● Stated exercise
Copy out the listing exactly.

[Start Source excerpt]

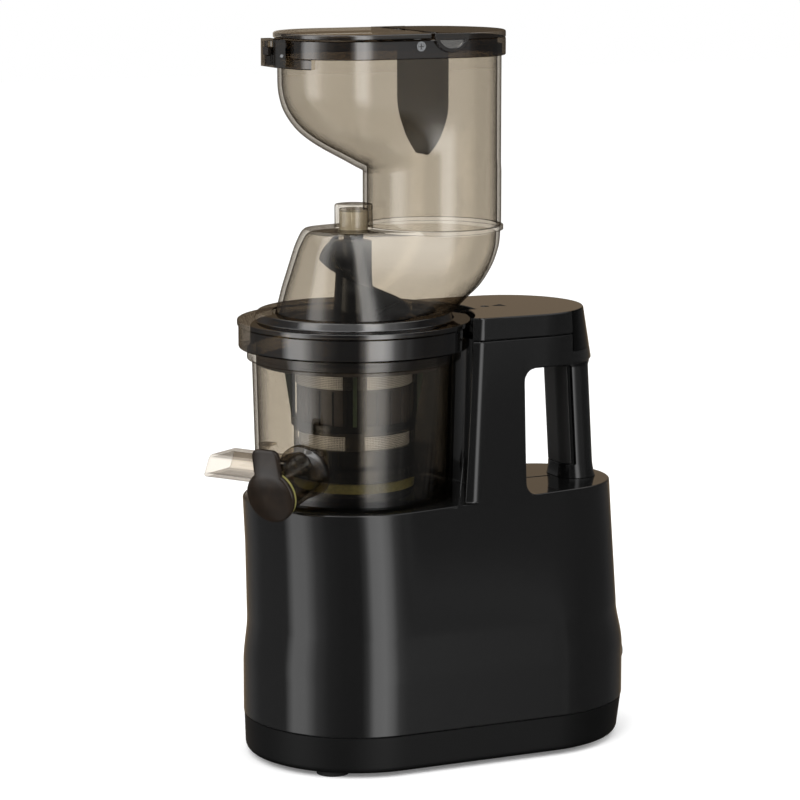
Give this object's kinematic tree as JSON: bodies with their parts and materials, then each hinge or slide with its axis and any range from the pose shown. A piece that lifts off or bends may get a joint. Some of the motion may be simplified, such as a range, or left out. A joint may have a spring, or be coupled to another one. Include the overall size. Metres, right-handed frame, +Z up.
{
  "type": "cold press juicer",
  "caption": "Upright slow juicer with motor base and carry handle, smoky bowl with juice and pulp spouts, auger, strainer, brush and a wide offset feed chute with hinged lid.",
  "frame": {"origin": "middle of the bounding box in plan, at the ground under the feet", "axes": "+Z up, -Y the front with the bowl and spouts, +Y the carry handle"},
  "size_m": [0.1668, 0.2763, 0.445],
  "materials": {
    "gloss_black": "polished black ABS",
    "tray_black": "satin black ABS",
    "soft_black": "soft-touch black elastomer",
    "foot_rubber": "matte black rubber",
    "steel": "turned steel",
    "can_steel": "drawn steel",
    "core_copper": "laminated core with varnished copper windings",
    "gear_case": "glass-filled nylon",
    "gear_nylon": "acetal",
    "sinter": "sintered steel",
    "board_green": "solder mask",
    "switch_black": "moulded black nylon",
    "smoke_clear": "smoky transparent copolyester",
    "smoke_dark": "dark smoky transparent copolyester",
    "cap_dark": "dark brown smoky plastic",
    "olive_silicone": "silicone",
    "green_silicone": "silicone",
    "strainer_grey": "grey moulded plastic",
    "mesh_steel": "etched stainless sheet",
    "cage_smoke": "smoky transparent plastic",
    "auger_black": "polished black PEI",
    "window_clear": "pale smoky plastic",
    "flap_grey": "translucent grey plastic",
    "white_plastic": "acetal"
  },
  "bodies": {
    "base": {"base_tray": "tray_black", "rubber_feet": "foot_rubber", "tray_screws": "steel", "housing_shell": "gloss_black", "tower_cap": "gloss_black", "gloss_band": "switch_black", "handle_grip": "gloss_black", "grip_insert": "soft_black", "deck_seal": "olive_silicone", "motor_can": "can_steel", "stator": "core_copper", "motor_bearings": "steel", "gearbox_case": "gear_case", "gearbox_lid": "gear_case", "ring_gear": "sinter", "output_bearing": "steel", "motor_bracket": "tray_black", "control_board": "board_green", "reed_sensor": "board_green", "switch_body": "switch_black", "cord_gland": "soft_black"},
    "rotor_body": {"rotor": "can_steel", "cooling_fan": "tray_black"},
    "output": {"planet_carrier": "steel"},
    "planet_a": {"planet_gear_a": "gear_nylon"},
    "planet_b": {"planet_gear_b": "gear_nylon"},
    "planet_c": {"planet_gear_c": "gear_nylon"},
    "rocker": {"power_rocker": "switch_black"},
    "bowl": {"juice_bowl": "smoke_clear", "pulp_outlet": "smoke_clear", "pedestal_seal": "olive_silicone", "idler_post": "steel", "strainer_frame": "strainer_grey", "strainer_mesh": "mesh_steel", "cap_pin": "steel"},
    "idler": {"idler_gear": "white_plastic"},
    "cap": {"juice_cap": "cap_dark", "cap_gasket": "olive_silicone"},
    "press": {"auger": "auger_black", "auger_gear": "auger_black", "auger_socket": "steel"},
    "brush": {"brush_cage": "cage_smoke", "wiper_blades": "green_silicone"},
    "hopper": {"hopper_base": "smoke_clear", "feed_chute": "smoke_clear", "auger_bush": "white_plastic", "rim_ring": "smoke_dark", "rear_cover": "smoke_dark", "ear_windows": "window_clear", "rim_screws": "steel", "lock_magnet": "steel", "lid_pin": "steel", "flap_pin": "steel"},
    "lid": {"feed_lid": "smoke_dark", "latch_housing": "smoke_dark", "latch_pin": "steel"},
    "latch": {"latch_lever": "switch_black"},
    "flap": {"feed_flap": "flap_grey"}
  },
  "joints": [
    {"name": "motor_spin", "type": "hinge", "parent": "base", "child": "rotor_body", "pos_m": [0.012, -0.0479, 0.06], "axis": [0, 0, 1], "continuous": true},
    {"name": "output_spin", "type": "hinge", "parent": "base", "child": "output", "pos_m": [0.012, -0.0479, 0.124], "axis": [0, 0, 1], "continuous": true},
    {"name": "planet_a_spin", "type": "hinge", "parent": "output", "child": "planet_a", "pos_m": [0.03, -0.0479, 0.114], "axis": [0, 0, 1], "continuous": true},
    {"name": "planet_b_spin", "type": "hinge", "parent": "output", "child": "planet_b", "pos_m": [0.003, -0.03231, 0.114], "axis": [0, 0, 1], "continuous": true},
    {"name": "planet_c_spin", "type": "hinge", "parent": "output", "child": "planet_c", "pos_m": [0.003, -0.06349, 0.114], "axis": [0, 0, 1], "continuous": true},
    {"name": "power_switch", "type": "hinge", "parent": "base", "child": "rocker", "pos_m": [0.012, 0.09941, 0.2605], "axis": [1, 0, 0], "range_deg": [-10, 10]},
    {"name": "bowl_lift", "type": "slide", "parent": "base", "child": "bowl", "axis": [0, 0, 1], "range_m": [0, 0.06]},
    {"name": "juice_cap_flip", "type": "hinge", "parent": "bowl", "child": "cap", "pos_m": [0.06809, -0.1251, 0.19655], "axis": [-0.809, -0.5878, 0], "range_deg": [0, 75]},
    {"name": "auger_spin", "type": "hinge", "parent": "bowl", "child": "press", "pos_m": [0.012, -0.0479, 0.2], "axis": [0, 0, 1], "continuous": true},
    {"name": "idler_spin", "type": "hinge", "parent": "bowl", "child": "idler", "pos_m": [0.02475, -0.02582, 0.179], "axis": [0, 0, 1], "continuous": true},
    {"name": "brush_spin", "type": "hinge", "parent": "bowl", "child": "brush", "pos_m": [0.012, -0.0479, 0.21], "axis": [0, 0, 1], "continuous": true},
    {"name": "hopper_twist", "type": "hinge", "parent": "bowl", "child": "hopper", "pos_m": [0.012, -0.0479, 0.262], "axis": [0, 0, 1], "range_deg": [0, 20]},
    {"name": "lid_hinge", "type": "hinge", "parent": "hopper", "child": "lid", "pos_m": [0.012, -0.0133, 0.4419], "axis": [-1, 0, 0], "range_deg": [0, 90]},
    {"name": "latch_press", "type": "hinge", "parent": "lid", "child": "latch", "pos_m": [0.012, -0.09937, 0.432], "axis": [-1, 0, 0], "range_deg": [0, 8], "stiffness_Nm_per_rad": 0.02},
    {"name": "flap_swing", "type": "hinge", "parent": "hopper", "child": "flap", "pos_m": [0.012, -0.0019, 0.4366], "axis": [1, 0, 0], "range_deg": [-75, 35]}
  ],
  "couplings": [
    {"joint": "motor_spin", "follows": "output_spin", "ratio": 6},
    {"joint": "planet_a_spin", "follows": "output_spin", "ratio": -2.5},
    {"joint": "planet_b_spin", "follows": "output_spin", "ratio": -2.5},
    {"joint": "planet_c_spin", "follows": "output_spin", "ratio": -2.5},
    {"joint": "auger_spin", "follows": "output_spin", "ratio": 1},
    {"joint": "idler_spin", "follows": "output_spin", "ratio": -0.88889},
    {"joint": "brush_spin", "follows": "output_spin", "ratio": -0.30769}
  ]
}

[End Source excerpt]

● Correct response
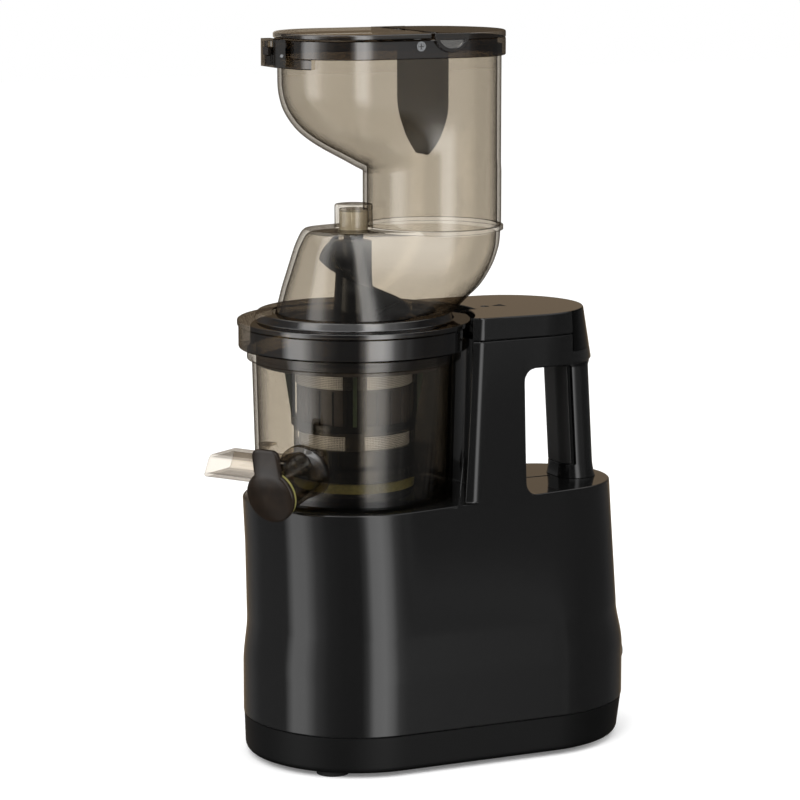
Give this object's kinematic tree as JSON: bodies with their parts and materials, then each hinge or slide with its axis and any range from the pose shown. A piece that lifts off or bends may get a joint. Some of the motion may be simplified, such as a range, or left out. A joint may have a spring, or be coupled to another one. Include the overall size. Metres, right-handed frame, +Z up.
{
  "type": "cold press juicer",
  "caption": "Upright slow juicer with motor base and carry handle, smoky bowl with juice and pulp spouts, auger, strainer, brush and a wide offset feed chute with hinged lid.",
  "frame": {"origin": "middle of the bounding box in plan, at the ground under the feet", "axes": "+Z up, -Y the front with the bowl and spouts, +Y the carry handle"},
  "size_m": [0.1668, 0.2763, 0.445],
  "materials": {
    "gloss_black": "polished black ABS",
    "tray_black": "satin black ABS",
    "soft_black": "soft-touch black elastomer",
    "foot_rubber": "matte black rubber",
    "steel": "turned steel",
    "can_steel": "drawn steel",
    "core_copper": "laminated core with varnished copper windings",
    "gear_case": "glass-filled nylon",
    "gear_nylon": "acetal",
    "sinter": "sintered steel",
    "board_green": "solder mask",
    "switch_black": "moulded black nylon",
    "smoke_clear": "smoky transparent copolyester",
    "smoke_dark": "dark smoky transparent copolyester",
    "cap_dark": "dark brown smoky plastic",
    "olive_silicone": "silicone",
    "green_silicone": "silicone",
    "strainer_grey": "grey moulded plastic",
    "mesh_steel": "etched stainless sheet",
    "cage_smoke": "smoky transparent plastic",
    "auger_black": "polished black PEI",
    "window_clear": "pale smoky plastic",
    "flap_grey": "translucent grey plastic",
    "white_plastic": "acetal"
  },
  "bodies": {
    "base": {"base_tray": "tray_black", "rubber_feet": "foot_rubber", "tray_screws": "steel", "housing_shell": "gloss_black", "tower_cap": "gloss_black", "gloss_band": "switch_black", "handle_grip": "gloss_black", "grip_insert": "soft_black", "deck_seal": "olive_silicone", "motor_can": "can_steel", "stator": "core_copper", "motor_bearings": "steel", "gearbox_case": "gear_case", "gearbox_lid": "gear_case", "ring_gear": "sinter", "output_bearing": "steel", "motor_bracket": "tray_black", "control_board": "board_green", "reed_sensor": "board_green", "switch_body": "switch_black", "cord_gland": "soft_black"},
    "rotor_body": {"rotor": "can_steel", "cooling_fan": "tray_black"},
    "output": {"planet_carrier": "steel"},
    "planet_a": {"planet_gear_a": "gear_nylon"},
    "planet_b": {"planet_gear_b": "gear_nylon"},
    "planet_c": {"planet_gear_c": "gear_nylon"},
    "rocker": {"power_rocker": "switch_black"},
    "bowl": {"juice_bowl": "smoke_clear", "pulp_outlet": "smoke_clear", "pedestal_seal": "olive_silicone", "idler_post": "steel", "strainer_frame": "strainer_grey", "strainer_mesh": "mesh_steel", "cap_pin": "steel"},
    "idler": {"idler_gear": "white_plastic"},
    "cap": {"juice_cap": "cap_dark", "cap_gasket": "olive_silicone"},
    "press": {"auger": "auger_black", "auger_gear": "auger_black", "auger_socket": "steel"},
    "brush": {"brush_cage": "cage_smoke", "wiper_blades": "green_silicone"},
    "hopper": {"hopper_base": "smoke_clear", "feed_chute": "smoke_clear", "auger_bush": "white_plastic", "rim_ring": "smoke_dark", "rear_cover": "smoke_dark", "ear_windows": "window_clear", "rim_screws": "steel", "lock_magnet": "steel", "lid_pin": "steel", "flap_pin": "steel"},
    "lid": {"feed_lid": "smoke_dark", "latch_housing": "smoke_dark", "latch_pin": "steel"},
    "latch": {"latch_lever": "switch_black"},
    "flap": {"feed_flap": "flap_grey"}
  },
  "joints": [
    {"name": "motor_spin", "type": "hinge", "parent": "base", "child": "rotor_body", "pos_m": [0.012, -0.0479, 0.06], "axis": [0, 0, 1], "continuous": true},
    {"name": "output_spin", "type": "hinge", "parent": "base", "child": "output", "pos_m": [0.012, -0.0479, 0.124], "axis": [0, 0, 1], "continuous": true},
    {"name": "planet_a_spin", "type": "hinge", "parent": "output", "child": "planet_a", "pos_m": [0.03, -0.0479, 0.114], "axis": [0, 0, 1], "continuous": true},
    {"name": "planet_b_spin", "type": "hinge", "parent": "output", "child": "planet_b", "pos_m": [0.003, -0.03231, 0.114], "axis": [0, 0, 1], "continuous": true},
    {"name": "planet_c_spin", "type": "hinge", "parent": "output", "child": "planet_c", "pos_m": [0.003, -0.06349, 0.114], "axis": [0, 0, 1], "continuous": true},
    {"name": "power_switch", "type": "hinge", "parent": "base", "child": "rocker", "pos_m": [0.012, 0.09941, 0.2605], "axis": [1, 0, 0], "range_deg": [-10, 10]},
    {"name": "bowl_lift", "type": "slide", "parent": "base", "child": "bowl", "axis": [0, 0, 1], "range_m": [0, 0.06]},
    {"name": "juice_cap_flip", "type": "hinge", "parent": "bowl", "child": "cap", "pos_m": [0.06809, -0.1251, 0.19655], "axis": [-0.809, -0.5878, 0], "range_deg": [0, 75]},
    {"name": "auger_spin", "type": "hinge", "parent": "bowl", "child": "press", "pos_m": [0.012, -0.0479, 0.2], "axis": [0, 0, 1], "continuous": true},
    {"name": "idler_spin", "type": "hinge", "parent": "bowl", "child": "idler", "pos_m": [0.02475, -0.02582, 0.179], "axis": [0, 0, 1], "continuous": true},
    {"name": "brush_spin", "type": "hinge", "parent": "bowl", "child": "brush", "pos_m": [0.012, -0.0479, 0.21], "axis": [0, 0, 1], "continuous": true},
    {"name": "hopper_twist", "type": "hinge", "parent": "bowl", "child": "hopper", "pos_m": [0.012, -0.0479, 0.262], "axis": [0, 0, 1], "range_deg": [0, 20]},
    {"name": "lid_hinge", "type": "hinge", "parent": "hopper", "child": "lid", "pos_m": [0.012, -0.0133, 0.4419], "axis": [-1, 0, 0], "range_deg": [0, 90]},
    {"name": "latch_press", "type": "hinge", "parent": "lid", "child": "latch", "pos_m": [0.012, -0.09937, 0.432], "axis": [-1, 0, 0], "range_deg": [0, 8], "stiffness_Nm_per_rad": 0.02},
    {"name": "flap_swing", "type": "hinge", "parent": "hopper", "child": "flap", "pos_m": [0.012, -0.0019, 0.4366], "axis": [1, 0, 0], "range_deg": [-75, 35]}
  ],
  "couplings": [
    {"joint": "motor_spin", "follows": "output_spin", "ratio": 6},
    {"joint": "planet_a_spin", "follows": "output_spin", "ratio": -2.5},
    {"joint": "planet_b_spin", "follows": "output_spin", "ratio": -2.5},
    {"joint": "planet_c_spin", "follows": "output_spin", "ratio": -2.5},
    {"joint": "auger_spin", "follows": "output_spin", "ratio": 1},
    {"joint": "idler_spin", "follows": "output_spin", "ratio": -0.88889},
    {"joint": "brush_spin", "follows": "output_spin", "ratio": -0.30769}
  ]
}